> _DIRECTION_: Print exactly those lines that run from the beginning of the data to the line bearing "of the band's", inclusive.

--- AVAILABLE DATA ---

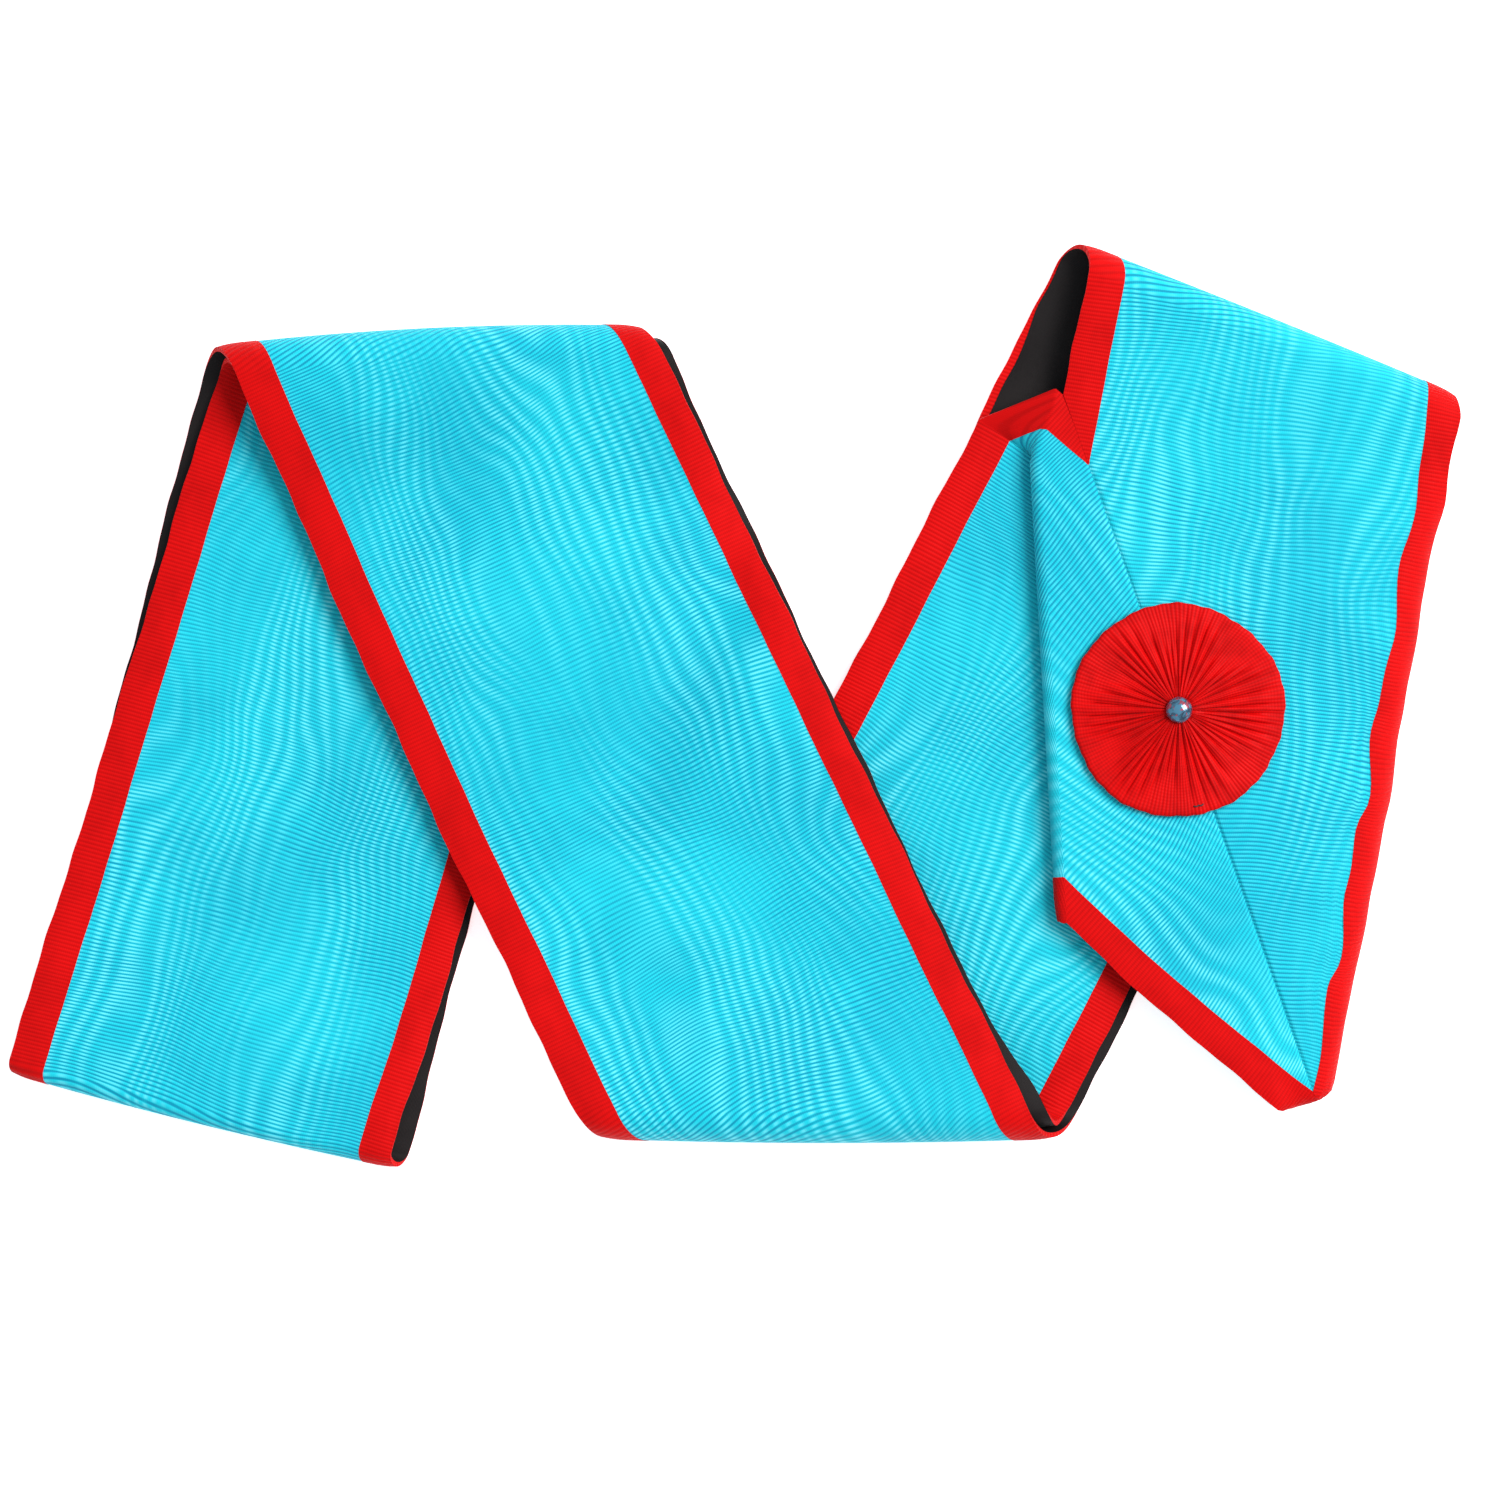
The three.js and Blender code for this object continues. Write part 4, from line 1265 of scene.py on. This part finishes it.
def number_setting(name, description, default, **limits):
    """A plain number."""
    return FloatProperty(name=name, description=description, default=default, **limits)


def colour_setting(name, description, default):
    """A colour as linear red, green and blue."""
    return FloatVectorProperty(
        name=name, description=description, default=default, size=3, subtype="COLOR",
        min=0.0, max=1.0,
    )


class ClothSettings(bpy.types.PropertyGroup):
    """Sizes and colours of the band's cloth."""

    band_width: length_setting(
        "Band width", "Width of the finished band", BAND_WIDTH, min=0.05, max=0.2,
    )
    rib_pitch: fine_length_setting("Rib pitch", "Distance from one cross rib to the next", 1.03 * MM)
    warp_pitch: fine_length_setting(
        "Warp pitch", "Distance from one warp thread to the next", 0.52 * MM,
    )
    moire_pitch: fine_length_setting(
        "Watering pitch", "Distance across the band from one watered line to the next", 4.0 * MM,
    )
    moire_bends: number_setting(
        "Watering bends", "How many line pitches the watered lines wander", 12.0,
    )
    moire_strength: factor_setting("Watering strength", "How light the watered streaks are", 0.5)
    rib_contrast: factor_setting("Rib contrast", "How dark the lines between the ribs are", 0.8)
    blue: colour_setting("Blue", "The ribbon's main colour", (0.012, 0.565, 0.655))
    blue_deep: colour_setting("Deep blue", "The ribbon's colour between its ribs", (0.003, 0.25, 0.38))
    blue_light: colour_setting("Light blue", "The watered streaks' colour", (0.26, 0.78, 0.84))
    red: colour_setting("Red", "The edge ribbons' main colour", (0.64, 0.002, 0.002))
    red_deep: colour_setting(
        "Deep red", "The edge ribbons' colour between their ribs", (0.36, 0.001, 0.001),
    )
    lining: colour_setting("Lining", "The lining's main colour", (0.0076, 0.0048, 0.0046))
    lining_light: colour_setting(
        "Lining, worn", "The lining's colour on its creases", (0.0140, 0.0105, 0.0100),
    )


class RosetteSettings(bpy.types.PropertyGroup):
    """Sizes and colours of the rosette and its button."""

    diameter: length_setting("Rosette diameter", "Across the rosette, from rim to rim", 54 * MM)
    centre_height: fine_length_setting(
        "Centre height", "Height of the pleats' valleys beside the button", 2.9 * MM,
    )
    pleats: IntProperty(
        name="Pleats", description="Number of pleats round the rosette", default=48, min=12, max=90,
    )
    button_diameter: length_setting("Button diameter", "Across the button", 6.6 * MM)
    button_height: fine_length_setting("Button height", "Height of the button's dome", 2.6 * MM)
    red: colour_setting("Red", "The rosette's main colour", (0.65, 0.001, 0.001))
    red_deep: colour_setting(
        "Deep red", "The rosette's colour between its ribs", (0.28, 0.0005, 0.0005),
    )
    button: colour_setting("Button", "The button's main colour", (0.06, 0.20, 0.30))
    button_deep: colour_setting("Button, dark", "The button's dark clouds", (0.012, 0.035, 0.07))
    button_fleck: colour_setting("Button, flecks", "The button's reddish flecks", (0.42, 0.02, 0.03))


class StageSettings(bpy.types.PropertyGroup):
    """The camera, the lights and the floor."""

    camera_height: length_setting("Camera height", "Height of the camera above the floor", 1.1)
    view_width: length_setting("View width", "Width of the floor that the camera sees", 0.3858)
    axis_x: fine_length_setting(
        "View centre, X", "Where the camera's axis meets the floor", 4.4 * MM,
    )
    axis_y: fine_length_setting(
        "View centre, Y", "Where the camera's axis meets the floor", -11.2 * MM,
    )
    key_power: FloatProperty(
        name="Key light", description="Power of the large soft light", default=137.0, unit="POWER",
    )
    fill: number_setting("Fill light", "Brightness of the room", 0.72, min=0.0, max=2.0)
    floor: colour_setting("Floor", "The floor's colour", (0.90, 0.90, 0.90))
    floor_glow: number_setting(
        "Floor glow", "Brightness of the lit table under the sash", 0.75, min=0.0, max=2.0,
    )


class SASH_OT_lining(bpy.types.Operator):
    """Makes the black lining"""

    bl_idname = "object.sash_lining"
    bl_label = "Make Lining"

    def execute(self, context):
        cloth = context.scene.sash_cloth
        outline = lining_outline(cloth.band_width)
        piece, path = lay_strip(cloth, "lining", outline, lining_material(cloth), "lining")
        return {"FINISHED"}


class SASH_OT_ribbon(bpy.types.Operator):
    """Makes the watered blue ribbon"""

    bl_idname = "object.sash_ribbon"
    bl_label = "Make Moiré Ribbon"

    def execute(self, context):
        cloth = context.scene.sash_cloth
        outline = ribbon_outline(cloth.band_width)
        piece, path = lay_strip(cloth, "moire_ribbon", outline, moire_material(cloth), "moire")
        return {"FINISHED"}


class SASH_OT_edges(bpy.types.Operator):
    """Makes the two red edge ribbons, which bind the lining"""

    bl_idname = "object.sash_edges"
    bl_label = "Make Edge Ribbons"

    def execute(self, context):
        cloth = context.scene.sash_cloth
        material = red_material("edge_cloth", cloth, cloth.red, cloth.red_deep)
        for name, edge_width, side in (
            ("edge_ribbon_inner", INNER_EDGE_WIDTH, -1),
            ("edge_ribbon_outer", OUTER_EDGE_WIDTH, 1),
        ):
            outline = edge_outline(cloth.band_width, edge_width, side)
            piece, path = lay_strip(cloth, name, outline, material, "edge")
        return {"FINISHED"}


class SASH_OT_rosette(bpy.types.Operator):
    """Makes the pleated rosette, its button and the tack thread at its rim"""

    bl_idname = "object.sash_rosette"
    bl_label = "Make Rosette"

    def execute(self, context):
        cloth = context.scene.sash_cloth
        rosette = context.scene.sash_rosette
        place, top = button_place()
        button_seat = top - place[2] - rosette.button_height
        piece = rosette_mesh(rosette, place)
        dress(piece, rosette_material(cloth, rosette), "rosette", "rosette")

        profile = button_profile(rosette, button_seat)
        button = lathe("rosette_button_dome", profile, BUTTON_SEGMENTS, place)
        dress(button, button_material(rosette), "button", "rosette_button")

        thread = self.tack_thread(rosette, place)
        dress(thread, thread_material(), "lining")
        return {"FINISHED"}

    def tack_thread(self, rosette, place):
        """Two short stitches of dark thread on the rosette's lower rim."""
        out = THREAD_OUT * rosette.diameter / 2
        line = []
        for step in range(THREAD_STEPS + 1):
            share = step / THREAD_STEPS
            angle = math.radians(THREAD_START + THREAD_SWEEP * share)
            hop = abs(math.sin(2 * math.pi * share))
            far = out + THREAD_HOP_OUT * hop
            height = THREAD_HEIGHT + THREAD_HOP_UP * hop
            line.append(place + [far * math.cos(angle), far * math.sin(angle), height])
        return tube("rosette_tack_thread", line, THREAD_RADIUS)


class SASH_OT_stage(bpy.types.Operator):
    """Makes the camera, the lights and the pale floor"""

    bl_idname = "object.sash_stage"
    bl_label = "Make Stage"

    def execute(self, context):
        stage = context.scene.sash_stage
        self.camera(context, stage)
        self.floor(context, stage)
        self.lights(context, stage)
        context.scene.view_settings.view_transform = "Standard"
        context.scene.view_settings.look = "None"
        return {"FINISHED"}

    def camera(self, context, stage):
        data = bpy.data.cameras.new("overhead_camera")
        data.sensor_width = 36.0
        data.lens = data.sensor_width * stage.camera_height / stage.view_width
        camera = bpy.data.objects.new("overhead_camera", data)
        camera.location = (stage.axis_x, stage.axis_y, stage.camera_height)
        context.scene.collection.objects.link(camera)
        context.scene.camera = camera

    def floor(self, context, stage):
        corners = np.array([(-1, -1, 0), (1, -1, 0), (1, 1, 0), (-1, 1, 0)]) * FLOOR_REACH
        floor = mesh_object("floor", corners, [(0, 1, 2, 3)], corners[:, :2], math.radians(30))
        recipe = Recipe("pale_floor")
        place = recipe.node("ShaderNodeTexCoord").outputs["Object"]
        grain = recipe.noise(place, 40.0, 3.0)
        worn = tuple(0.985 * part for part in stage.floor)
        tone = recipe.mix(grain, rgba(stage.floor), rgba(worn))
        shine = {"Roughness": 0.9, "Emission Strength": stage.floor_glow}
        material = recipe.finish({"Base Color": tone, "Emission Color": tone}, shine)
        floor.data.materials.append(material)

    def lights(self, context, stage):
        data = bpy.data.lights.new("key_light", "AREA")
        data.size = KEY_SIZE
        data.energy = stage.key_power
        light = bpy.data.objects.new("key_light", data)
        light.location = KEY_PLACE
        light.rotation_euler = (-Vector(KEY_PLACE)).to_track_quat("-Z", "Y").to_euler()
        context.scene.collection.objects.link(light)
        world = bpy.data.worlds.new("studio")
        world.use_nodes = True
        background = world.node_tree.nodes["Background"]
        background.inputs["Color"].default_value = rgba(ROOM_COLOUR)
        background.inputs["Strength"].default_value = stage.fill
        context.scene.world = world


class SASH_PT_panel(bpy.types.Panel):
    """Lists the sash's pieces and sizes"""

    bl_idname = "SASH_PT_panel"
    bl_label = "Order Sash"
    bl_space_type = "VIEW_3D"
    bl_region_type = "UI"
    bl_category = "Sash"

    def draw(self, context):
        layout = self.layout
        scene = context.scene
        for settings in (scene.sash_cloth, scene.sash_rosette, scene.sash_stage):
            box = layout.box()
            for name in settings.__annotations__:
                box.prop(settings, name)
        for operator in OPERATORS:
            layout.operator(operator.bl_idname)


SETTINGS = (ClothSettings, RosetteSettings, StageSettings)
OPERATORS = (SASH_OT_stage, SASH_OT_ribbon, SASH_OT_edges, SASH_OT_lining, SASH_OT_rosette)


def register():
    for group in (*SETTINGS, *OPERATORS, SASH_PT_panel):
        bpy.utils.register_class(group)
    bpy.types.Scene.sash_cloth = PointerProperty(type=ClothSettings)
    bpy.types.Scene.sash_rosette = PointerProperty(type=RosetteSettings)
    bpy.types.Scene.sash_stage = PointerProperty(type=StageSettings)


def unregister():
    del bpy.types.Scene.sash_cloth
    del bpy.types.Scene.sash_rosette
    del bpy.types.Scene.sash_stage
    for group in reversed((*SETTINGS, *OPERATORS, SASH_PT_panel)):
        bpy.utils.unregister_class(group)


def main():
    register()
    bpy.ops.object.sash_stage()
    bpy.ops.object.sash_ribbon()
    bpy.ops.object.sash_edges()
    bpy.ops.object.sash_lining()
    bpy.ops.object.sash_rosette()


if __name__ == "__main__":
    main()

---

> _TASK SOLUTION_:
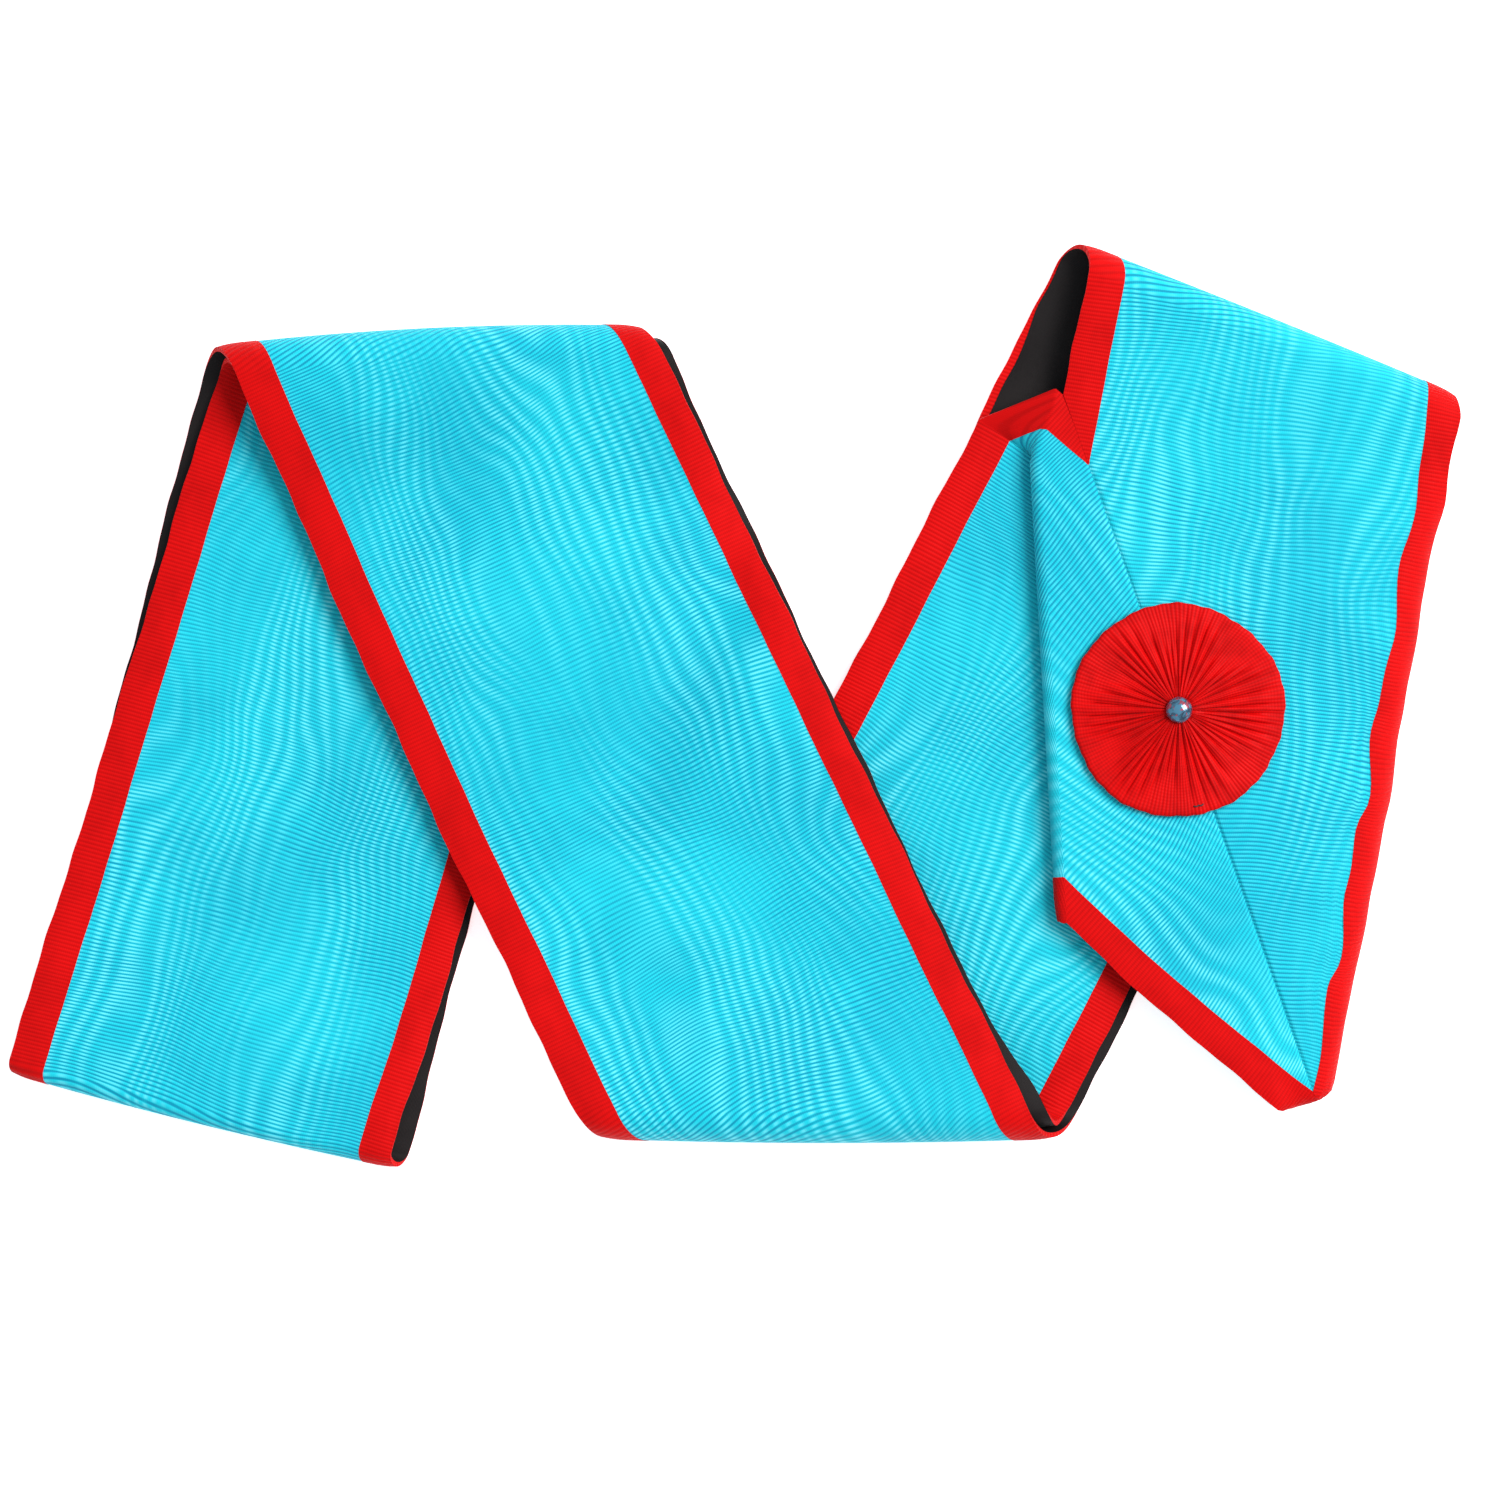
The three.js and Blender code for this object continues. Write part 4, from line 1265 of scene.py on. This part finishes it.
def number_setting(name, description, default, **limits):
    """A plain number."""
    return FloatProperty(name=name, description=description, default=default, **limits)


def colour_setting(name, description, default):
    """A colour as linear red, green and blue."""
    return FloatVectorProperty(
        name=name, description=description, default=default, size=3, subtype="COLOR",
        min=0.0, max=1.0,
    )


class ClothSettings(bpy.types.PropertyGroup):
    """Sizes and colours of the band's cloth."""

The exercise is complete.